The Hut Group has confirmed its intention to launch a £4.5bn stock market listing that would give the etail group a £5.4bn market capitalisation.
The online retail group, which owns brands including MyProtein and Glossybox, will be selling 35% of its shares through the listing for £5 a share, which is expected to raise £1.9bn in fresh funds for the business.
Of the shares sold, 20% will be newly issued and 15% will comprise existing shares, which will be sold by current shareholders to raise further capital.
The Hut Group’s offer price equates to a £4.5 billion pre-money equity value, which implies a market capitalisation on admission of approximately £5.4 billion.
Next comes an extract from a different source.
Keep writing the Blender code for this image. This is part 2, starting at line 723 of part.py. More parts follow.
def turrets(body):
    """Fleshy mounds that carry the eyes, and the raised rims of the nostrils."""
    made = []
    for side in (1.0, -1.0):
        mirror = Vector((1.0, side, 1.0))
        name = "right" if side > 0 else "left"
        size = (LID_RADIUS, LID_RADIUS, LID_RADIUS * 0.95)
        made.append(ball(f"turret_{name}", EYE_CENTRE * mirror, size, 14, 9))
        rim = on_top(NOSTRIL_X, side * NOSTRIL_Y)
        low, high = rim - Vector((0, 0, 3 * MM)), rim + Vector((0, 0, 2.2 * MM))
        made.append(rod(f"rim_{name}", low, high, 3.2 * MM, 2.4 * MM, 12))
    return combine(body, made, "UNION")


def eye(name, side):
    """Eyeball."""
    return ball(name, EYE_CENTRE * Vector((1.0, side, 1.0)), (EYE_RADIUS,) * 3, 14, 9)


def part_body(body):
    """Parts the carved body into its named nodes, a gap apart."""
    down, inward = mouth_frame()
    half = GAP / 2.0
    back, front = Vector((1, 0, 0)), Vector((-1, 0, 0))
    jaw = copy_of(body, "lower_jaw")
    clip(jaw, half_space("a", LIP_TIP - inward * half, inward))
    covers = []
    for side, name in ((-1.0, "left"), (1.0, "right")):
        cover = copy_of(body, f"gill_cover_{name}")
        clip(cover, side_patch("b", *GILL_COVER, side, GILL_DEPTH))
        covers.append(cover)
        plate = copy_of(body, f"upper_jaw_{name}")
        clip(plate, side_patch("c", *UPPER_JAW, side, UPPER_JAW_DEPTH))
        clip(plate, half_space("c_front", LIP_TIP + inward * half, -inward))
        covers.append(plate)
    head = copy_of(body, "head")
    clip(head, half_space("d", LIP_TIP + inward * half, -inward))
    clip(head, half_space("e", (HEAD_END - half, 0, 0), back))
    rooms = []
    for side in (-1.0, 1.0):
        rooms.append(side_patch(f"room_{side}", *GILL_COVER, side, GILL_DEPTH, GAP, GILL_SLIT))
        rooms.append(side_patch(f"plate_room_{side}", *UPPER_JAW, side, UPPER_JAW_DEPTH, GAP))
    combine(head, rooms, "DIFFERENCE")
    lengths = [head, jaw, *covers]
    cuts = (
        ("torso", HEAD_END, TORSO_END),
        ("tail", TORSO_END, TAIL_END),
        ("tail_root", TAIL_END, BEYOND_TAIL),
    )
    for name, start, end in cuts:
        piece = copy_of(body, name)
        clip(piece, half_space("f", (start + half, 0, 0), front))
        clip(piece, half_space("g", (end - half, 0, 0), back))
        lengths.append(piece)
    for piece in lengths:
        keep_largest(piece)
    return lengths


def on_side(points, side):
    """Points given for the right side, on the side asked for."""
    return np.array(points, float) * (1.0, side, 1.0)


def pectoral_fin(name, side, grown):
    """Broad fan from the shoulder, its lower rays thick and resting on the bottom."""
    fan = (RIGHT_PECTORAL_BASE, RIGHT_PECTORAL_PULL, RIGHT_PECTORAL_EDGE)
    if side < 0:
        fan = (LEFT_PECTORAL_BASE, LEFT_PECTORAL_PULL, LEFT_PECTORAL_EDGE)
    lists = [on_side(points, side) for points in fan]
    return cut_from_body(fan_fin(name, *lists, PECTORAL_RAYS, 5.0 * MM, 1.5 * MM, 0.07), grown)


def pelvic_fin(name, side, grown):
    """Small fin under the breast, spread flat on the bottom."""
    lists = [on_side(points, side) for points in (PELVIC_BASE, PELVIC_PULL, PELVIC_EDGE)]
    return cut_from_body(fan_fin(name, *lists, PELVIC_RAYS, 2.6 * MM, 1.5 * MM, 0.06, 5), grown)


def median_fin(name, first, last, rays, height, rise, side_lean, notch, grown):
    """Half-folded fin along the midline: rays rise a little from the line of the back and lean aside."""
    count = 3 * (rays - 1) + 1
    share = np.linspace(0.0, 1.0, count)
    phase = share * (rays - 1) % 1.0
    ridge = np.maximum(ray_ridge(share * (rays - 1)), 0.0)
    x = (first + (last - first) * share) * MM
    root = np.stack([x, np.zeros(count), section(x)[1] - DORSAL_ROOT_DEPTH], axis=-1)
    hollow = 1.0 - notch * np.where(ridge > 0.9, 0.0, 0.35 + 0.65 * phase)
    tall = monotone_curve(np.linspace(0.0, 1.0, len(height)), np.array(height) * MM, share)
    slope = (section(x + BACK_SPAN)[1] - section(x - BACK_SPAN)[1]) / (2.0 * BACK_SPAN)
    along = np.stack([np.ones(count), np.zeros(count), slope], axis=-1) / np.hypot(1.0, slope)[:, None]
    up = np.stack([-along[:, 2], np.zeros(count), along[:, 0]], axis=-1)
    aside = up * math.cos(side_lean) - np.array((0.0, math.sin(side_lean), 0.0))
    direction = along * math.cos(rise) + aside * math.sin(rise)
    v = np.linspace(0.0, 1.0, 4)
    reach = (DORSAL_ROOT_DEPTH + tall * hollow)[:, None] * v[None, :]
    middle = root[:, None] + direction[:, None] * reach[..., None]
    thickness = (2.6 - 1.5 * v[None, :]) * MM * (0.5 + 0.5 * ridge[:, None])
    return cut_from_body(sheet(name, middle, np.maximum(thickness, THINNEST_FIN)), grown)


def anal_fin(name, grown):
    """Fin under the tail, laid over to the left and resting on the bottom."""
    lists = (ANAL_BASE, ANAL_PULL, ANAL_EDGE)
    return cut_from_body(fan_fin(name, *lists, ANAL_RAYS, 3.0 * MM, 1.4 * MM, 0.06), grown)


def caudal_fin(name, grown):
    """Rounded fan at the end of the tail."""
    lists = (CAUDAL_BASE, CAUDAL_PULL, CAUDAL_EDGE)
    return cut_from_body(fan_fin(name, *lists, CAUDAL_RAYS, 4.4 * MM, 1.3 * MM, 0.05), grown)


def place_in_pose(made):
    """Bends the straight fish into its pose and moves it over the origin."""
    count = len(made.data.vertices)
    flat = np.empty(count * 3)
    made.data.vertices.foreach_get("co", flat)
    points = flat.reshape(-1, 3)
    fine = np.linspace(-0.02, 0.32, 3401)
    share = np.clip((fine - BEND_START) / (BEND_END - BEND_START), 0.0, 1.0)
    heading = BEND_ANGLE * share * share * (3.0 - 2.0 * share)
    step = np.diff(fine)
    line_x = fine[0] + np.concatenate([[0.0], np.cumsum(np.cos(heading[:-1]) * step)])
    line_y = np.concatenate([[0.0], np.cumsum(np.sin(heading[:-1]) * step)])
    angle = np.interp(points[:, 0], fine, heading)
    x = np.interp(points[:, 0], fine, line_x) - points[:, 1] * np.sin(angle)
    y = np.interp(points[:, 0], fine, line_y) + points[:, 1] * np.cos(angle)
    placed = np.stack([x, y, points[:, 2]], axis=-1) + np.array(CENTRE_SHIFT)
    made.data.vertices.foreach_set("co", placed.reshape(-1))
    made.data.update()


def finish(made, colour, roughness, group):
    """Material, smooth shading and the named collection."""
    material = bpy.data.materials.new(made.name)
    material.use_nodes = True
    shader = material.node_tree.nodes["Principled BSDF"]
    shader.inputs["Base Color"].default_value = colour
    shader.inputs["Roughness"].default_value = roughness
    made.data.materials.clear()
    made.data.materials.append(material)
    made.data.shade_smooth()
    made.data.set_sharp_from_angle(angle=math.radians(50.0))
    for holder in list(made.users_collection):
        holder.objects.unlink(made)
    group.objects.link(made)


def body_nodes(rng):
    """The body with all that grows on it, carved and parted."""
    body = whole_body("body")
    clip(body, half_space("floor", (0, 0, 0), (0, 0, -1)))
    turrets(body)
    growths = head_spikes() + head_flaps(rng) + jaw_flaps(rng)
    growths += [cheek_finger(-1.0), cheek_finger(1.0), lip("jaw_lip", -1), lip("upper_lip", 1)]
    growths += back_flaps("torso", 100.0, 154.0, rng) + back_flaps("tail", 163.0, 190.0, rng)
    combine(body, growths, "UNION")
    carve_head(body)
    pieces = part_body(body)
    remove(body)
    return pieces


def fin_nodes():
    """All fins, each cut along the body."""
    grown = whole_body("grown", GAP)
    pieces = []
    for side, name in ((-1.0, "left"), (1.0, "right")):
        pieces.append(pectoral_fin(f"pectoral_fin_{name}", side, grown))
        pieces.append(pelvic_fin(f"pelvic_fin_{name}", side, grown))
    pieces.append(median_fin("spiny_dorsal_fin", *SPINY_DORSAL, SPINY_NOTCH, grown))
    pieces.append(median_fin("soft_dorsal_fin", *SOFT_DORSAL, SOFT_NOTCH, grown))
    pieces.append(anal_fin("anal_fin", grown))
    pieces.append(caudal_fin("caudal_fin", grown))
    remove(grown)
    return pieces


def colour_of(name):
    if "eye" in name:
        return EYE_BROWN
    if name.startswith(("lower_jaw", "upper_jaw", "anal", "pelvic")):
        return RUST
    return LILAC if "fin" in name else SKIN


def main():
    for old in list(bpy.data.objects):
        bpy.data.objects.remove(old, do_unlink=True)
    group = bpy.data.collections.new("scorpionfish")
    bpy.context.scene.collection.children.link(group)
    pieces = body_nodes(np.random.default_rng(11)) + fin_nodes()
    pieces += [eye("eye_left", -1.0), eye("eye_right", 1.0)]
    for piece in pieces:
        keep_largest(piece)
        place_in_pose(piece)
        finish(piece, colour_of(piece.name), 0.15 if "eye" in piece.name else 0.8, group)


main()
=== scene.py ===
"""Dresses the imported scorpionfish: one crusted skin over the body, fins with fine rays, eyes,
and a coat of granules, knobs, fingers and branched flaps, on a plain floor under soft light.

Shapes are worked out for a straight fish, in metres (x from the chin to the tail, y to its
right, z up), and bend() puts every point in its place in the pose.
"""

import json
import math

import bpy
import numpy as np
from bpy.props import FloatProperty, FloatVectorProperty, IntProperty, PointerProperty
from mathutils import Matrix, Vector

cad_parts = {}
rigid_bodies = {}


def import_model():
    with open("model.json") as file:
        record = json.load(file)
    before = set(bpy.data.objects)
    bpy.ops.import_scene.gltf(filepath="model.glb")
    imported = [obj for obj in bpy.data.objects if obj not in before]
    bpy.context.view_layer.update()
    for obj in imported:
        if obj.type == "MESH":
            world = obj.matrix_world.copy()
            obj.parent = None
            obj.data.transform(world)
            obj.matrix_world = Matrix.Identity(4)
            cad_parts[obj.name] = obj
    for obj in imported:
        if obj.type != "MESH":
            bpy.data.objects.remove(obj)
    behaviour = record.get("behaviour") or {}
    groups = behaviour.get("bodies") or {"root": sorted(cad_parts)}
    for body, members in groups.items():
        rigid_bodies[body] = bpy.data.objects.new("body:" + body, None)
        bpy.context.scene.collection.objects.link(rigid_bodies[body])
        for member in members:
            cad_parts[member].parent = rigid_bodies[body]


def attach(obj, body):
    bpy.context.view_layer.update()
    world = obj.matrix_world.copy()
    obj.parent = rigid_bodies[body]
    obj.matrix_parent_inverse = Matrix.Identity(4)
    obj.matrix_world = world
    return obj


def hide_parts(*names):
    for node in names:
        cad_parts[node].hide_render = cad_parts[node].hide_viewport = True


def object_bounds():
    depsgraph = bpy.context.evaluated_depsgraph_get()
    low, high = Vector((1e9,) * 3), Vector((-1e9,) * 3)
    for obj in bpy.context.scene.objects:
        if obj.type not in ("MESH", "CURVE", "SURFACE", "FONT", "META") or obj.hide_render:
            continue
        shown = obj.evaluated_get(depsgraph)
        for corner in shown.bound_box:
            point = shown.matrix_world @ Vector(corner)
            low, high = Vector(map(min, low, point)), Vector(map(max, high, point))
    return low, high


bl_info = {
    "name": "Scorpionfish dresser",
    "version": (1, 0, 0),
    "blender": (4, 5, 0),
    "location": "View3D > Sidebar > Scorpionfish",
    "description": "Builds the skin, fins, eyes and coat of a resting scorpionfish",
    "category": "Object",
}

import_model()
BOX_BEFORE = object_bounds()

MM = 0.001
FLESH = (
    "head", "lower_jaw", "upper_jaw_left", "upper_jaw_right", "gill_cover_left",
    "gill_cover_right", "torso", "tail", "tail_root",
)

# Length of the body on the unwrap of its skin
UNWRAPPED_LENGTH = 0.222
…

Dragoneer Investment Group, a venture capital firm that has previously invested in firms such as Airbnb, Netflix and Dollar Shave Club, has agreed to acquire £50m worth of shares as part of the float, joining other investment firms including BlackRock in acquiring shares.
When The Hut Group announced plans to float last month, founder and chief executive Matthew Moulding said: “Our intention to float The Hut Group on the London Stock Exchange reflects the achievements of the past but also our strong belief in the significant potential for THG in the future.
“THG has enjoyed strong growth since being founded in 2004, employing more than 7,000 people and establishing a track record of consistent delivery for our customers.”